### SHORT EXERCISE:
Begin at the line that contains "The FreeCAD and", stop after the line that contains "return Vector(ELEMENT_CIRCLE *", and reproduce only that span, unaltered.

### SUPPLIED RECORDS:
----

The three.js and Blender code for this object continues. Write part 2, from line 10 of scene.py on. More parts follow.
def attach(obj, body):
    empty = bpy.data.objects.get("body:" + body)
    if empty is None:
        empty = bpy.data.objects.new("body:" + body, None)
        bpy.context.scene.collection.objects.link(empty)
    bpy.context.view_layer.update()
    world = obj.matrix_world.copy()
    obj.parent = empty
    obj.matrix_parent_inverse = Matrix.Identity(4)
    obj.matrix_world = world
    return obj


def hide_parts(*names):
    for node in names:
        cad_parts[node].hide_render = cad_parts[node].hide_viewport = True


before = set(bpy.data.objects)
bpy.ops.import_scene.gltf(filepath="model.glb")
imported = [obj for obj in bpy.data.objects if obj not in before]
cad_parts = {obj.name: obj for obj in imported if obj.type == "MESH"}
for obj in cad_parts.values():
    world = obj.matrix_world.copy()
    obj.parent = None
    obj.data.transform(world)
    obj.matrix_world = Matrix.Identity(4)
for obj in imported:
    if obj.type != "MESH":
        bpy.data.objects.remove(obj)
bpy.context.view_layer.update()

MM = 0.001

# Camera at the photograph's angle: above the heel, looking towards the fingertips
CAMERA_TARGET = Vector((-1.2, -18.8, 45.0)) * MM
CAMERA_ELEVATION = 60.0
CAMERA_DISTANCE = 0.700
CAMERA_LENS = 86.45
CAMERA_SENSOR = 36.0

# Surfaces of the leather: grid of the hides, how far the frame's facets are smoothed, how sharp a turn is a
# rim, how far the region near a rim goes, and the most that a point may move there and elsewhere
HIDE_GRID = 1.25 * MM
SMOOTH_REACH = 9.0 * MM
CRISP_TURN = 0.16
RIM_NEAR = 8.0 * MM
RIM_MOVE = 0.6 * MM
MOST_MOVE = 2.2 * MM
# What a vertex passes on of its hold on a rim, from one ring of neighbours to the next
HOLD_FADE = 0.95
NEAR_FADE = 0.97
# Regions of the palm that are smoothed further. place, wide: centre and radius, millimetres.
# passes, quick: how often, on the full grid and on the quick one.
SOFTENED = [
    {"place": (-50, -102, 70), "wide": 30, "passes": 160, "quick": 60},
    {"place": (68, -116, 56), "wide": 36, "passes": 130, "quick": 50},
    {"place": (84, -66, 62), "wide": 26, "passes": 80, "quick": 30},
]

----

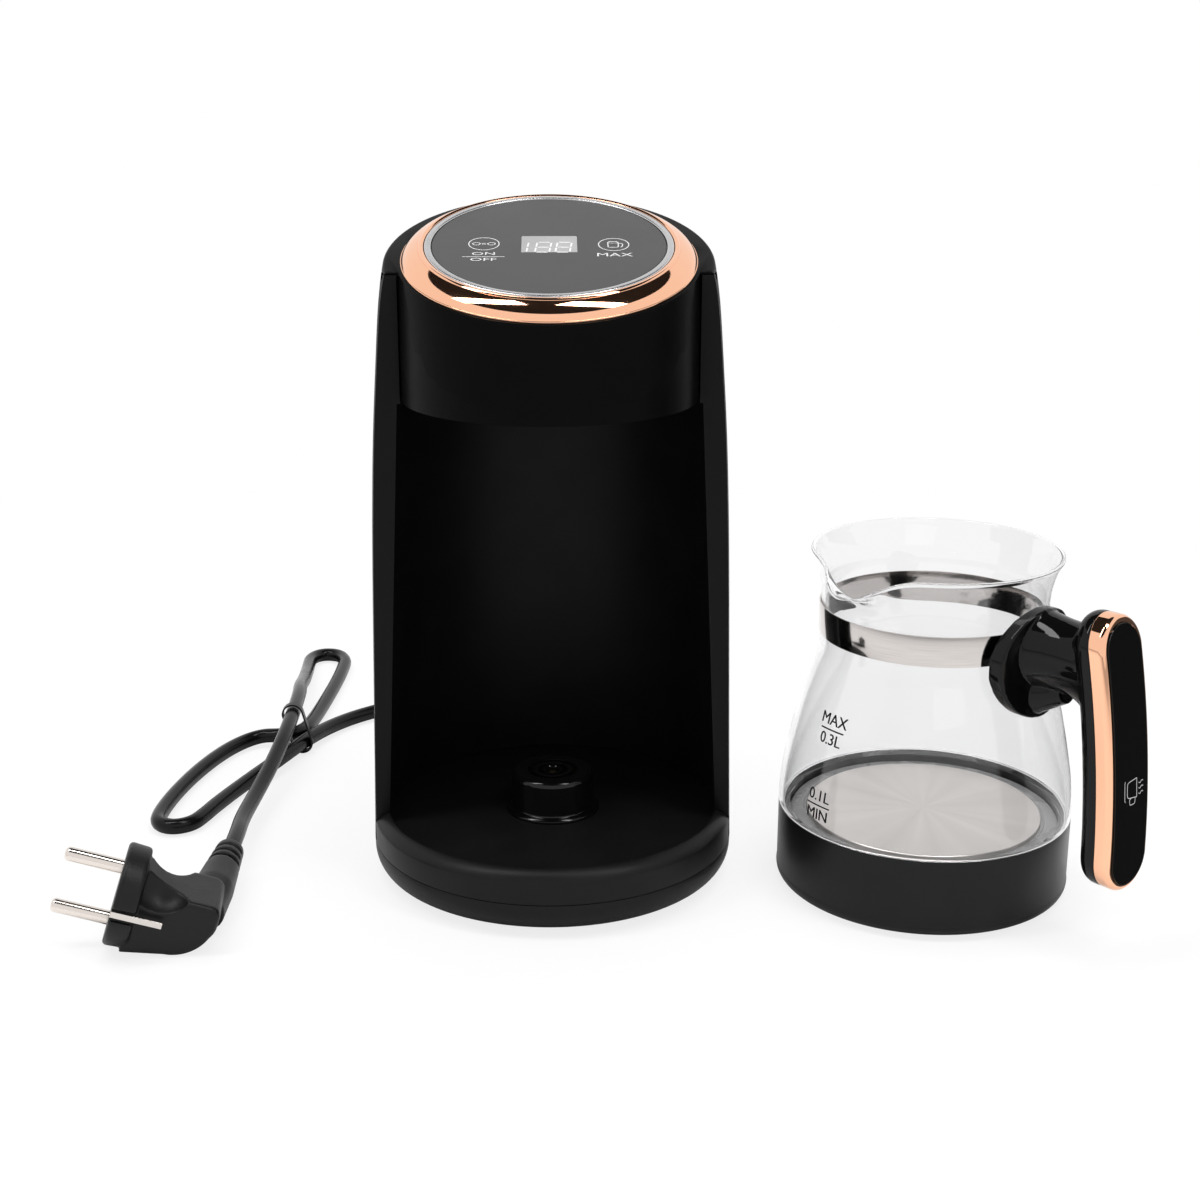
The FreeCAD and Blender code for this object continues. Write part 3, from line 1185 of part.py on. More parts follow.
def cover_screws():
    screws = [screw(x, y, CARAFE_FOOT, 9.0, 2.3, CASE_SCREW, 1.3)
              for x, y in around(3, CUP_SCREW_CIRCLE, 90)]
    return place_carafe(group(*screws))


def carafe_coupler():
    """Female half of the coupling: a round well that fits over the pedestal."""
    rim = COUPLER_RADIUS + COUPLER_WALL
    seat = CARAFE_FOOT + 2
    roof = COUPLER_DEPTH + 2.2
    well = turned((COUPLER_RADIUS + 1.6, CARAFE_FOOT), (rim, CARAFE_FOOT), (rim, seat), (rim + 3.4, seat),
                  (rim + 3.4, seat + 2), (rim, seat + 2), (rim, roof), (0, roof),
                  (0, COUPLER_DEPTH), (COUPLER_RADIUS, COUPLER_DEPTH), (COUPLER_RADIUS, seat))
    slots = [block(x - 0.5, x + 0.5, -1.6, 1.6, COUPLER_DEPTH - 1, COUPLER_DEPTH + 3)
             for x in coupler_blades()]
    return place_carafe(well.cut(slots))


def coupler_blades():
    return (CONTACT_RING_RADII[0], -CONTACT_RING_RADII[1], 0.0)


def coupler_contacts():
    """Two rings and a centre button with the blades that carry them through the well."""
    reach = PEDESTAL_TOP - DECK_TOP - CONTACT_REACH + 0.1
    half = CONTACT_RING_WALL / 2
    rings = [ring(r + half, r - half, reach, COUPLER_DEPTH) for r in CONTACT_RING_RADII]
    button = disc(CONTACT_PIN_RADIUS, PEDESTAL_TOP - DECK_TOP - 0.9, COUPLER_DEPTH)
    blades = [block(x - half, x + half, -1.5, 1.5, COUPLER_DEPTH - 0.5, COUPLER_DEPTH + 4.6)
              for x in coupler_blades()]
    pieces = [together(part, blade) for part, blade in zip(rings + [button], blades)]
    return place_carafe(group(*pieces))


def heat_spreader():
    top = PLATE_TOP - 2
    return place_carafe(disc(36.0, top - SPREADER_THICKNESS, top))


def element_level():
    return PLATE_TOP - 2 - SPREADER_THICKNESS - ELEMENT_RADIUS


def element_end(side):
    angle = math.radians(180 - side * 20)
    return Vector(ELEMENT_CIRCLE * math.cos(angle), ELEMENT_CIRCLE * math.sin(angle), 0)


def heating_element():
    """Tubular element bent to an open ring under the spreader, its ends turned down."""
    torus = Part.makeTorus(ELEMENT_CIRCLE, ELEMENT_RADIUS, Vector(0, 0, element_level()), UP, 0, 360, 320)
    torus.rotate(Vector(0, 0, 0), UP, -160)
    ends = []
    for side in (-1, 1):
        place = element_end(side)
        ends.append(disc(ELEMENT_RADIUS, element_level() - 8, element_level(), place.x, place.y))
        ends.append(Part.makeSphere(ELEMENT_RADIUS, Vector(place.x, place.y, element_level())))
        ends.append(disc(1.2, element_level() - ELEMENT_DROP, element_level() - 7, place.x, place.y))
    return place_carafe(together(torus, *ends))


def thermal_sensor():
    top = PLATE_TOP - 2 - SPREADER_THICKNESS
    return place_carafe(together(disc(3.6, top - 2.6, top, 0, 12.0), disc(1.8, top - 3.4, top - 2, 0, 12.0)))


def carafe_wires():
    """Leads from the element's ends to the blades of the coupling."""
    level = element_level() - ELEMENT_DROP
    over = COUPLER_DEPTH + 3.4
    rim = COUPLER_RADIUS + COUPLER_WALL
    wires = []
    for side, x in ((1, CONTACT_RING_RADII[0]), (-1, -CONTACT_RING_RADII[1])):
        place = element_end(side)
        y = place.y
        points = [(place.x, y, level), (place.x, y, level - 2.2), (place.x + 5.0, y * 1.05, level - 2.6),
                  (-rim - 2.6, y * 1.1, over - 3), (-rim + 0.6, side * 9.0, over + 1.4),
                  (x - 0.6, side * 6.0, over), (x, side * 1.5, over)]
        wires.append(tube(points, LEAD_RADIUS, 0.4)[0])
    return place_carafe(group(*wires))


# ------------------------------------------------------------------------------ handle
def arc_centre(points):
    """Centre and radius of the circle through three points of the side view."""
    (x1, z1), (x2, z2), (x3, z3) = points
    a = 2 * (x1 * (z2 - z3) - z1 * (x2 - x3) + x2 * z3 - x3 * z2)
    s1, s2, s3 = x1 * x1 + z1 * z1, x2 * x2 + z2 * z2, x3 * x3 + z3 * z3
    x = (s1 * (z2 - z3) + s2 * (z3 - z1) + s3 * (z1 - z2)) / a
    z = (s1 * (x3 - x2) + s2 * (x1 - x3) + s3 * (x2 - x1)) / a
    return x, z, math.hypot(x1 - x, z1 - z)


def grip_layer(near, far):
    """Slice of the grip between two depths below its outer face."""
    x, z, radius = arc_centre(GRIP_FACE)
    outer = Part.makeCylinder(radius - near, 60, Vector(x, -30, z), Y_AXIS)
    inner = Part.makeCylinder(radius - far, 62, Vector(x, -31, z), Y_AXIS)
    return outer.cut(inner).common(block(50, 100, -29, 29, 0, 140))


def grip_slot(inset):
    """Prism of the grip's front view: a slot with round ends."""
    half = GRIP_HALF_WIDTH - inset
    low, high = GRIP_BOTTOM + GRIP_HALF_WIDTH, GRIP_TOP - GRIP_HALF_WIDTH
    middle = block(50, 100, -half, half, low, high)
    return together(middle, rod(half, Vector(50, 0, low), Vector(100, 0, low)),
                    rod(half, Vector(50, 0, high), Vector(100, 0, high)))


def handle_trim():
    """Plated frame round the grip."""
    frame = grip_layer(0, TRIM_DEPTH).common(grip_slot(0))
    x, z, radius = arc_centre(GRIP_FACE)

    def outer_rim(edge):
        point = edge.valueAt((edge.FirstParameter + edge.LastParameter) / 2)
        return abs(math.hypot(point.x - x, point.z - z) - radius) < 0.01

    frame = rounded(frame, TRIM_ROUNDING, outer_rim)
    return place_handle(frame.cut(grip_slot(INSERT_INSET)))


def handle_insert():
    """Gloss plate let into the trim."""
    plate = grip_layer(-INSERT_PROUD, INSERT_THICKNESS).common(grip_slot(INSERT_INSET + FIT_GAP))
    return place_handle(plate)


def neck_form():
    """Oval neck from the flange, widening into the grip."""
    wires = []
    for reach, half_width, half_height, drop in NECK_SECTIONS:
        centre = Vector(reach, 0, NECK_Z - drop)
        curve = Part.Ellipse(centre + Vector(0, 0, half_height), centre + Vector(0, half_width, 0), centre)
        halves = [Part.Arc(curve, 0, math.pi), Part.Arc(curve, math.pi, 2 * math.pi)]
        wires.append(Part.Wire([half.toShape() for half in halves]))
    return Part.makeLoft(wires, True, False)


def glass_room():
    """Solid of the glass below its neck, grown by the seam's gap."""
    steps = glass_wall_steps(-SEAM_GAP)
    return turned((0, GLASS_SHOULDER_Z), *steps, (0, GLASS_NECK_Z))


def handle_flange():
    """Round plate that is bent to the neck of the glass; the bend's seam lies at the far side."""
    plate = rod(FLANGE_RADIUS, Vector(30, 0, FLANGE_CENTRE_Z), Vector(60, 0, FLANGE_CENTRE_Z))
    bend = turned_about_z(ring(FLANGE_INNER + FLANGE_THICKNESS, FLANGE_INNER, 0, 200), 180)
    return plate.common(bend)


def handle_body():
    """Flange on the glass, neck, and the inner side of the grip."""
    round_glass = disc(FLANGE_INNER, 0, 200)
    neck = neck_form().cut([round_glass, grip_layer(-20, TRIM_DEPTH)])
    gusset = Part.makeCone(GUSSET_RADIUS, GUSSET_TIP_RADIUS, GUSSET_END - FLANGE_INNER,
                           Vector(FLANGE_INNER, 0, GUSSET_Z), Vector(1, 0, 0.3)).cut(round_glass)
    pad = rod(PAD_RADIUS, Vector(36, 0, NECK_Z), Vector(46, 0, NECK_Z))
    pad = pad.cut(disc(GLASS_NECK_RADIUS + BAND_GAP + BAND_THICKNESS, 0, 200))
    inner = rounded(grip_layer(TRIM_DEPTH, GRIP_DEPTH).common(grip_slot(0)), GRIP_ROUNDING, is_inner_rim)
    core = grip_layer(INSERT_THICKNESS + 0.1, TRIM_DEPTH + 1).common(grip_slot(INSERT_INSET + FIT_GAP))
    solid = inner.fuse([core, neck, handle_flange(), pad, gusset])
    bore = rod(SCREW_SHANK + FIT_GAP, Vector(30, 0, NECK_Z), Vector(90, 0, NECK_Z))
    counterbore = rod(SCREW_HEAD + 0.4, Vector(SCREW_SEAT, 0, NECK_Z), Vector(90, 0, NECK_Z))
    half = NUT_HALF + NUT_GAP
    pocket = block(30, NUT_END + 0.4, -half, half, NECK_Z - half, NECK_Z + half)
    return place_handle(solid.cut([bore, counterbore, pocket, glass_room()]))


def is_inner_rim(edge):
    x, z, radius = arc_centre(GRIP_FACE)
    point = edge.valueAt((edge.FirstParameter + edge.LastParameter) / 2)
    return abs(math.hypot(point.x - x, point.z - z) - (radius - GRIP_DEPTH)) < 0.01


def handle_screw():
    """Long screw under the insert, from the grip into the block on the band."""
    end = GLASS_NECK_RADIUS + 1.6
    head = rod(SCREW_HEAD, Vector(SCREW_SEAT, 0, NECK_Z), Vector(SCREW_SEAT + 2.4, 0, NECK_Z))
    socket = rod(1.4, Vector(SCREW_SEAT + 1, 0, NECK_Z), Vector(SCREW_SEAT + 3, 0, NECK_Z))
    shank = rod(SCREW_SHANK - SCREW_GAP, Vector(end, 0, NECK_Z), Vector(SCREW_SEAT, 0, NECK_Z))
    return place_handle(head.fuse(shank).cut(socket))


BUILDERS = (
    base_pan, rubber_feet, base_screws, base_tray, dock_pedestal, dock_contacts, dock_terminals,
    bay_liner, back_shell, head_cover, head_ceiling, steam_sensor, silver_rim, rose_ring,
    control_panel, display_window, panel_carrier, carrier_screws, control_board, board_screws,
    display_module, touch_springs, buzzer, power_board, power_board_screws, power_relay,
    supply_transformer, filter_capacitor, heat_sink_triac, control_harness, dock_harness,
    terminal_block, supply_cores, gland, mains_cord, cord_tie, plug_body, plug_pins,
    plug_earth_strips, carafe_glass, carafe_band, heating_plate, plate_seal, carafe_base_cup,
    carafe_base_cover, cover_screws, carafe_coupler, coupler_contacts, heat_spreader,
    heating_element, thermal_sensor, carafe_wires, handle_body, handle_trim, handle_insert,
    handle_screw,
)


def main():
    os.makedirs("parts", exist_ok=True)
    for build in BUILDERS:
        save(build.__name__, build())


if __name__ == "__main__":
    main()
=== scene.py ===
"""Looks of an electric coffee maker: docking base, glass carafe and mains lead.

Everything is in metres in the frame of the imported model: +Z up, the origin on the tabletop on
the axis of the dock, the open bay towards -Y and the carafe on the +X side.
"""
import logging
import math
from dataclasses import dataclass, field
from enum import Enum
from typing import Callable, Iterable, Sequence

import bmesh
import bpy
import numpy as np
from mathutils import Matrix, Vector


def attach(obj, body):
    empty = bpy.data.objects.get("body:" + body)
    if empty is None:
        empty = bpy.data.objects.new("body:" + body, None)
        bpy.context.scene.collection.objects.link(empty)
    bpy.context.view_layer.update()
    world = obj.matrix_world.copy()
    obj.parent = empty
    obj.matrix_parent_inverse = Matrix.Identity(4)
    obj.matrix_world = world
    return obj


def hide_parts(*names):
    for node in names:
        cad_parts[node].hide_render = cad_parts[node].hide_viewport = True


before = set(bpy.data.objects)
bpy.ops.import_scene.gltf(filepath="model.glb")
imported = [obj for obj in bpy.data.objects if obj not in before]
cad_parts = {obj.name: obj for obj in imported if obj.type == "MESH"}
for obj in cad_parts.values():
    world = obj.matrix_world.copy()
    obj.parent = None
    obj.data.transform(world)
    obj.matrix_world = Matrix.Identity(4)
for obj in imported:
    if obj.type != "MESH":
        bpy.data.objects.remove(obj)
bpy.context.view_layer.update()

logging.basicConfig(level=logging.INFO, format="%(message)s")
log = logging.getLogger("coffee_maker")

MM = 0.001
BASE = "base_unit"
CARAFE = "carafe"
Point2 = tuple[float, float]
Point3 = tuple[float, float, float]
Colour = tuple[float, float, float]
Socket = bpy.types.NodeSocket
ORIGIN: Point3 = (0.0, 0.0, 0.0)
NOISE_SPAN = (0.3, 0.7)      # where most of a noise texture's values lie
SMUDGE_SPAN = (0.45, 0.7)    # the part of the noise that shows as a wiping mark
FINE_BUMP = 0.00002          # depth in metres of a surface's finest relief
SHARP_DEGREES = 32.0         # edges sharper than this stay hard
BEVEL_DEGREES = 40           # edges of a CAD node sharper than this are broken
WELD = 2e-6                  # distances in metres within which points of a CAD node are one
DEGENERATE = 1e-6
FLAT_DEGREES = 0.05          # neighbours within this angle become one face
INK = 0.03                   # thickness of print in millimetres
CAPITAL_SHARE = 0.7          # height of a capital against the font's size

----

### ANSWER:
The FreeCAD and Blender code for this object continues. Write part 3, from line 1185 of part.py on. More parts follow.
def cover_screws():
    screws = [screw(x, y, CARAFE_FOOT, 9.0, 2.3, CASE_SCREW, 1.3)
              for x, y in around(3, CUP_SCREW_CIRCLE, 90)]
    return place_carafe(group(*screws))


def carafe_coupler():
    """Female half of the coupling: a round well that fits over the pedestal."""
    rim = COUPLER_RADIUS + COUPLER_WALL
    seat = CARAFE_FOOT + 2
    roof = COUPLER_DEPTH + 2.2
    well = turned((COUPLER_RADIUS + 1.6, CARAFE_FOOT), (rim, CARAFE_FOOT), (rim, seat), (rim + 3.4, seat),
                  (rim + 3.4, seat + 2), (rim, seat + 2), (rim, roof), (0, roof),
                  (0, COUPLER_DEPTH), (COUPLER_RADIUS, COUPLER_DEPTH), (COUPLER_RADIUS, seat))
    slots = [block(x - 0.5, x + 0.5, -1.6, 1.6, COUPLER_DEPTH - 1, COUPLER_DEPTH + 3)
             for x in coupler_blades()]
    return place_carafe(well.cut(slots))


def coupler_blades():
    return (CONTACT_RING_RADII[0], -CONTACT_RING_RADII[1], 0.0)


def coupler_contacts():
    """Two rings and a centre button with the blades that carry them through the well."""
    reach = PEDESTAL_TOP - DECK_TOP - CONTACT_REACH + 0.1
    half = CONTACT_RING_WALL / 2
    rings = [ring(r + half, r - half, reach, COUPLER_DEPTH) for r in CONTACT_RING_RADII]
    button = disc(CONTACT_PIN_RADIUS, PEDESTAL_TOP - DECK_TOP - 0.9, COUPLER_DEPTH)
    blades = [block(x - half, x + half, -1.5, 1.5, COUPLER_DEPTH - 0.5, COUPLER_DEPTH + 4.6)
              for x in coupler_blades()]
    pieces = [together(part, blade) for part, blade in zip(rings + [button], blades)]
    return place_carafe(group(*pieces))


def heat_spreader():
    top = PLATE_TOP - 2
    return place_carafe(disc(36.0, top - SPREADER_THICKNESS, top))


def element_level():
    return PLATE_TOP - 2 - SPREADER_THICKNESS - ELEMENT_RADIUS


def element_end(side):
    angle = math.radians(180 - side * 20)
    return Vector(ELEMENT_CIRCLE * math.cos(angle), ELEMENT_CIRCLE * math.sin(angle), 0)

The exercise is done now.